• _To be done_:
All of the material below is to be repeated exactly.

*** Material ***

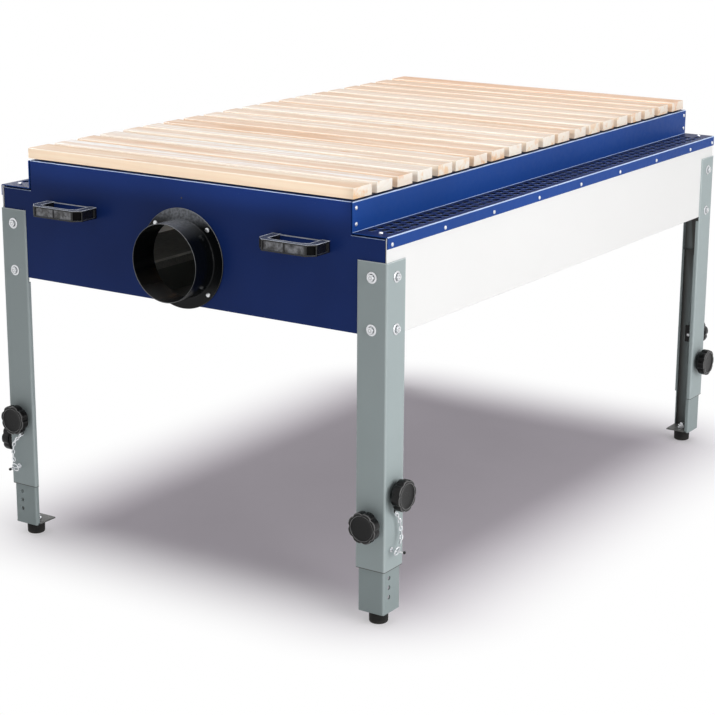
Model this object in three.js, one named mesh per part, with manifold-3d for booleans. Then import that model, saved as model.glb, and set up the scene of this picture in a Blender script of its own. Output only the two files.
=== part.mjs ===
// A downdraft table: a sheet-steel suction box on four telescopic legs. A slatted wooden top lifts off
// the box, a perforated ledge runs along both long sides, and a spigot for the suction hose stands at one
// end. Lengths are millimetres, +Z is up and the floor is at zero. X runs along the table with the spigot
// at its negative end, and the front is the negative Y side. Every height is counted up from the floor.

import * as THREE from 'three';
import { mergeVertices } from 'three/addons/utils/BufferGeometryUtils.js';
import Module from 'manifold-3d';

const wasm = await Module();
wasm.setup();

// Sheets, clearances and cutters
const sheet = 2; // thickness of the body's panels
const seam = 2; // gap between an end panel and the long panels that run past it
const fitGap = 0.3; // play between two pieces that touch
const overrun = 1; // how far a cutter runs past what it cuts
const bite = 0.5; // how deep two joined bodies of one piece run into each other

// Suction box
const bodyLength = 1500;
const bodyWidth = 966; // over the outer faces of the side panels
const ledgeWidth = 76.1; // from a side panel's face to the upper wall's face
const ductMargin = 14.6; // panel left above and below the spigot's tube
const ledgeRise = 3.5; // dark gap between an end panel's shoulder and the ledge
const upperRise = 58.3; // upper wall above the ledge
const rimHeight = 23.3; // flange of the ledge that laps over the side panel
const topReturn = 27; // upper wall's inward fold, which carries the slats
const endFlangeDepth = 20; // fold round an end panel
const boltEdge = 14.3; // sheet left beyond a leg bolt in the end panel's side fold
const bottomReturn = 18; // side panel's fold under the floor pan
const stiffReturn = 8; // side panel's fold under the ledge
const ribHeight = 67.4; // floor pan's long stiffening ribs
const ribFlange = 15;
const ribClearance = 4; // between the ribs and the spigot's tube, seen from the end

// Ledge slots
const slotLength = 14;
const slotWidth = 8;
const slotPitch = 28.65;
const slotRowInset = 21.3; // outer row from the rim's face
const slotRowSpacing = 20;
const slotRows = 3;
const slotStart = 41; // first slot from the end of the ledge

// Spigot
const tubeRadius = 80;
const tubeWall = 1.5;
const tubeReach = 60; // beyond the end panel
const tubeInside = 5; // through the end panel into the box
const tubePlay = 2; // between the tube and the hole in the end panel
const spigotFlange = 22.5; // width of the flange round the tube
const spigotFlangeThickness = 2.5;
const spigotScrewCount = 4;
const spigotScrewInset = 10.1; // screws from the flange's edge
const spigotScrewHead = 5;
const spigotScrewHeight = 3;
const spigotScrewShank = 2.5;
const spigotScrewPlay = 0.5;
const spigotScrewLength = 8;
const tubeSides = 36;

// Carry handles
const handleLength = 120;
const handleHeight = 22.5;
const handleDepth = 53;
const handleChamfer = 15;
const handleFoot = 18; // along the panel
const handleGrip = 17; // thickness of the bar in front of the fingers
const handleRecess = 3;
const handleRecessLength = 36;
const handleRecessWall = 3.5;
const handleRecessCount = 2;
const handleDrop = 16.5; // below the end panel's shoulder
const handleToLeg = 69.3;

// Slatted top
const slatCount = 20;
const slatThickness = 22;
const slatGap = 19.05;
const endSlatExtra = 9; // the first and the last slat are wider
const slatEdge = 2.5; // worn round edge
const slatSetback = 1.7; // from the end panel's face at the spigot end
const slatFarSetback = 18.3; // and at the far end
const bearerThickness = 3.6; // flat leg of the angle under the slats
const bearerWeb = 3; // its upright leg
const bearerWidth = 20;
const bearerDrop = 20; // upright leg below the box's top
const bearerEndGap = 1.7;
// How far each slat sits from its even place, as shares of the gap between slats.
const slatDriftShares = [
  0, -0.1, -0.15, -0.15, 0.05, -0.25, -0.3, -0.35, -0.3, -0.25,
  -0.15, -0.4, -0.1, -0.25, -0.4, -0.5, -0.45, -0.45, -0.4, -0.05,
];

// Outer legs
const legWidth = 68;
const legSheet = 3;
const legLip = 10; // stiffening lip along each flange's free edge
const lipNotch = 10.3; // the lips stop this far below the box
const outerLegLength = 615.4;
const legGrip = 145.1; // how far the outer leg overlaps the box
const legExposed = 90.2; // inner leg seen below the outer one

// Leg bolts
const boltShank = 4;
const boltPlay = 0.5;
const boltFlange = 11.5;
const boltFlangeThickness = 2;
const boltHead = 7.5;
const boltHeadHeight = 4.5;
const nutHeight = 6.5;
const boltTail = 2;
const boltDrop = 30.4; // upper bolt below the leg's top
const boltFloorGap = 1.4; // lower nut above the floor pan

// Inner legs and feet
const legPlay = 0.5; // between the two legs' flanges
const lipPlay = 1.5; // between the inner leg and the outer leg's lips
const legTravel = 80; // up and down from the stored height
const innerTopGap = 17.3; // inner leg below the box when it is pushed right up
const footPlate = 3;
const footHeight = 27.8;
const footRadius = 19.5;
const footTaper = 1;
const footRound = 3;
const footStud = 5;
const footStudPlay = 0.5;
const footNut = 9.8;
const footNutHeight = 8;
const footStudTail = 5;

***

• _Answer to this problem_:
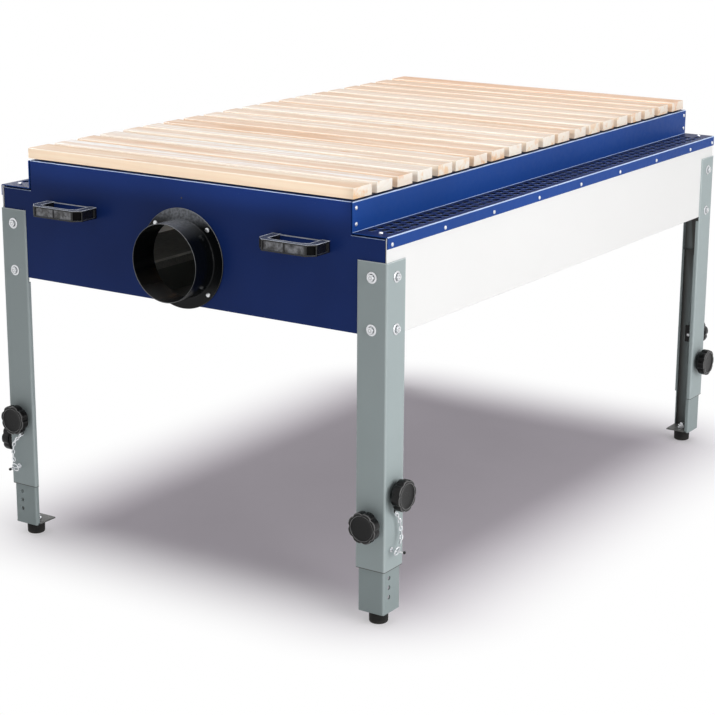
Model this object in three.js, one named mesh per part, with manifold-3d for booleans. Then import that model, saved as model.glb, and set up the scene of this picture in a Blender script of its own. Output only the two files.
=== part.mjs ===
// A downdraft table: a sheet-steel suction box on four telescopic legs. A slatted wooden top lifts off
// the box, a perforated ledge runs along both long sides, and a spigot for the suction hose stands at one
// end. Lengths are millimetres, +Z is up and the floor is at zero. X runs along the table with the spigot
// at its negative end, and the front is the negative Y side. Every height is counted up from the floor.

import * as THREE from 'three';
import { mergeVertices } from 'three/addons/utils/BufferGeometryUtils.js';
import Module from 'manifold-3d';

const wasm = await Module();
wasm.setup();

// Sheets, clearances and cutters
const sheet = 2; // thickness of the body's panels
const seam = 2; // gap between an end panel and the long panels that run past it
const fitGap = 0.3; // play between two pieces that touch
const overrun = 1; // how far a cutter runs past what it cuts
const bite = 0.5; // how deep two joined bodies of one piece run into each other

// Suction box
const bodyLength = 1500;
const bodyWidth = 966; // over the outer faces of the side panels
const ledgeWidth = 76.1; // from a side panel's face to the upper wall's face
const ductMargin = 14.6; // panel left above and below the spigot's tube
const ledgeRise = 3.5; // dark gap between an end panel's shoulder and the ledge
const upperRise = 58.3; // upper wall above the ledge
const rimHeight = 23.3; // flange of the ledge that laps over the side panel
const topReturn = 27; // upper wall's inward fold, which carries the slats
const endFlangeDepth = 20; // fold round an end panel
const boltEdge = 14.3; // sheet left beyond a leg bolt in the end panel's side fold
const bottomReturn = 18; // side panel's fold under the floor pan
const stiffReturn = 8; // side panel's fold under the ledge
const ribHeight = 67.4; // floor pan's long stiffening ribs
const ribFlange = 15;
const ribClearance = 4; // between the ribs and the spigot's tube, seen from the end

// Ledge slots
const slotLength = 14;
const slotWidth = 8;
const slotPitch = 28.65;
const slotRowInset = 21.3; // outer row from the rim's face
const slotRowSpacing = 20;
const slotRows = 3;
const slotStart = 41; // first slot from the end of the ledge

// Spigot
const tubeRadius = 80;
const tubeWall = 1.5;
const tubeReach = 60; // beyond the end panel
const tubeInside = 5; // through the end panel into the box
const tubePlay = 2; // between the tube and the hole in the end panel
const spigotFlange = 22.5; // width of the flange round the tube
const spigotFlangeThickness = 2.5;
const spigotScrewCount = 4;
const spigotScrewInset = 10.1; // screws from the flange's edge
const spigotScrewHead = 5;
const spigotScrewHeight = 3;
const spigotScrewShank = 2.5;
const spigotScrewPlay = 0.5;
const spigotScrewLength = 8;
const tubeSides = 36;

// Carry handles
const handleLength = 120;
const handleHeight = 22.5;
const handleDepth = 53;
const handleChamfer = 15;
const handleFoot = 18; // along the panel
const handleGrip = 17; // thickness of the bar in front of the fingers
const handleRecess = 3;
const handleRecessLength = 36;
const handleRecessWall = 3.5;
const handleRecessCount = 2;
const handleDrop = 16.5; // below the end panel's shoulder
const handleToLeg = 69.3;

// Slatted top
const slatCount = 20;
const slatThickness = 22;
const slatGap = 19.05;
const endSlatExtra = 9; // the first and the last slat are wider
const slatEdge = 2.5; // worn round edge
const slatSetback = 1.7; // from the end panel's face at the spigot end
const slatFarSetback = 18.3; // and at the far end
const bearerThickness = 3.6; // flat leg of the angle under the slats
const bearerWeb = 3; // its upright leg
const bearerWidth = 20;
const bearerDrop = 20; // upright leg below the box's top
const bearerEndGap = 1.7;
// How far each slat sits from its even place, as shares of the gap between slats.
const slatDriftShares = [
  0, -0.1, -0.15, -0.15, 0.05, -0.25, -0.3, -0.35, -0.3, -0.25,
  -0.15, -0.4, -0.1, -0.25, -0.4, -0.5, -0.45, -0.45, -0.4, -0.05,
];

// Outer legs
const legWidth = 68;
const legSheet = 3;
const legLip = 10; // stiffening lip along each flange's free edge
const lipNotch = 10.3; // the lips stop this far below the box
const outerLegLength = 615.4;
const legGrip = 145.1; // how far the outer leg overlaps the box
const legExposed = 90.2; // inner leg seen below the outer one

// Leg bolts
const boltShank = 4;
const boltPlay = 0.5;
const boltFlange = 11.5;
const boltFlangeThickness = 2;
const boltHead = 7.5;
const boltHeadHeight = 4.5;
const nutHeight = 6.5;
const boltTail = 2;
const boltDrop = 30.4; // upper bolt below the leg's top
const boltFloorGap = 1.4; // lower nut above the floor pan

// Inner legs and feet
const legPlay = 0.5; // between the two legs' flanges
const lipPlay = 1.5; // between the inner leg and the outer leg's lips
const legTravel = 80; // up and down from the stored height
const innerTopGap = 17.3; // inner leg below the box when it is pushed right up
const footPlate = 3;
const footHeight = 27.8;
const footRadius = 19.5;
const footTaper = 1;
const footRound = 3;
const footStud = 5;
const footStudPlay = 0.5;
const footNut = 9.8;
const footNutHeight = 8;
const footStudTail = 5;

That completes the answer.